BUG
O’Brien Shape (2016)
Autoproduzione
È il 2016 quando il progetto varesino Bug esordisce con l’EP O’Brien Shape. Il quartetto formato da Jacopo Rossi (chitarra), Patrick Pilastro (batteria), Andrea Boccarusso (chitarra, basso, voce) e Giorgio Delodovici (voce) realizza un concept album che, “celato” dalla cover magrittiana realizzata da Chiara Castelli, cerca di cogliere la poliedricità e la precarietà dei rapporti umani, cucendo i testi intorno al protagonista O’Brien (personaggio liberamente ispirato al romanzo “1984” di George Orwell) e al suo dramma esistenzialista.

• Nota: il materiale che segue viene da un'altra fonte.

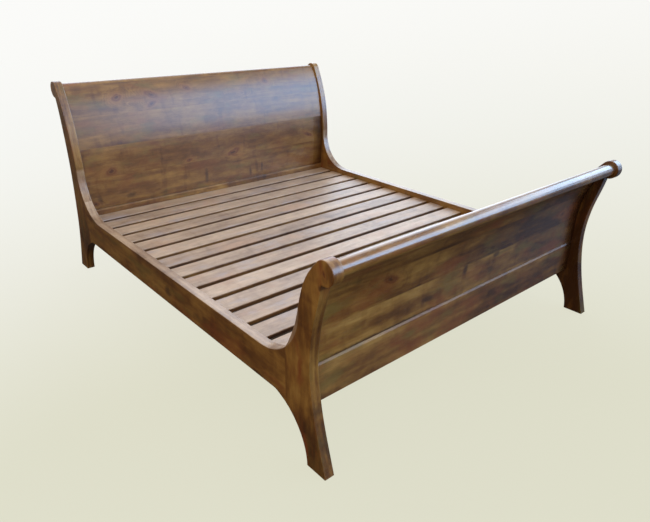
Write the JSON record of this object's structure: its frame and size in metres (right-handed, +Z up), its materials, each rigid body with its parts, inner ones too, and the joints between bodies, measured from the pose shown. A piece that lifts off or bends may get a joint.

Frutto delle varie esperienze musicali dei quattro, l’impianto sonoro di O’Brien Shape si sviluppa in diverse direzioni che, anche se tendono principalmente al mondo grunge, si muovono tra progressive, funk e blues risultando, al netto di tutto, omogenee, credibili e concrete. E quel timbro vocale “non italiano” di Delodovici spicca in modo notevole e potente, sfruttato al meglio dalla band anche grazie ai rinforzi corali di Boccarusso.
“Singhiozzata” e nineties si apre March of the Worms, poi le chitarre di Rossi e Boccarusso donano una forma più lineare, con soluzioni ed atmosfere che si muovono tra Eveline’s Dust e Soundgarden, dove la voce calda ed espressiva di Delodovici può muoversi indisturbato. L’intensità cresce col trascorrere dei secondi sino ad esplodere sul finale.
Una schitarrata fresca e genuina ci accoglie in The Tide e, con l’ingresso del canto ruvido Delodovici, i Bug alzano l’asticella spostandosi verso lidi cari ai Temple of the Dog. Vietato adagiarsi. Infatti, a metà percorso, un frizzante intervento funky della chitarra, seguito a ruota da tutti gli effettivi, imprime nuova forza all’episodio sino alla violenta festa di colori (scuri) posta in coda.
Il crescendo dalle tinte fosche di Chain Stemmed avanza lento ma costante, carico di tensione, sino ad aprirsi in parte con suoni più luminosi, puntando i piedi, però, nel Seattle sound. E, dopo alcuni ricami di corde, il brano avanza tra nere esplosioni vorticose e “assestamenti” chiari.
Dopo un avvio “fuorviante”, il clima si fa pesante per O’ Brien Shape, un macigno compatto trascinato dal canto rabbioso di Delodovici, dai colpi durissimi di Pilastro e dalle scudisciate furiose di Rossi e Boccarusso, con un grande assolo seventies in coda.
Vivace l’avvio di Twice, con quel mix di Pearl Jam e Alice in Chains che non dispiace. A seguire l’episodio si caratterizza di una trama ben articolata e congegnata, quasi sempre tirata grazie alle ritmiche onnipresenti del duo Pilastro/Boccarusso, con ottimi fraseggi chitarristici, la voce di Delodovici sempre sul pezzo e quel velo alla Porcupine Tree che certifica la qualità del brano.
Capitolo finale This Flood. L’arioso arpeggio che dà il via all’episodio si arricchisce ben presto dei tocchi di Pilastro. Poi tutto si fa più denso con il canto urlato di Delodovici trascinatore e i suoni che si compattano verso lande alla A Perfect Circle.
Davvero un peccato la decisione presa dalla band di mettere la parola “fine” al progetto. Le premesse per un interessante percorso artistico c’erano tutte.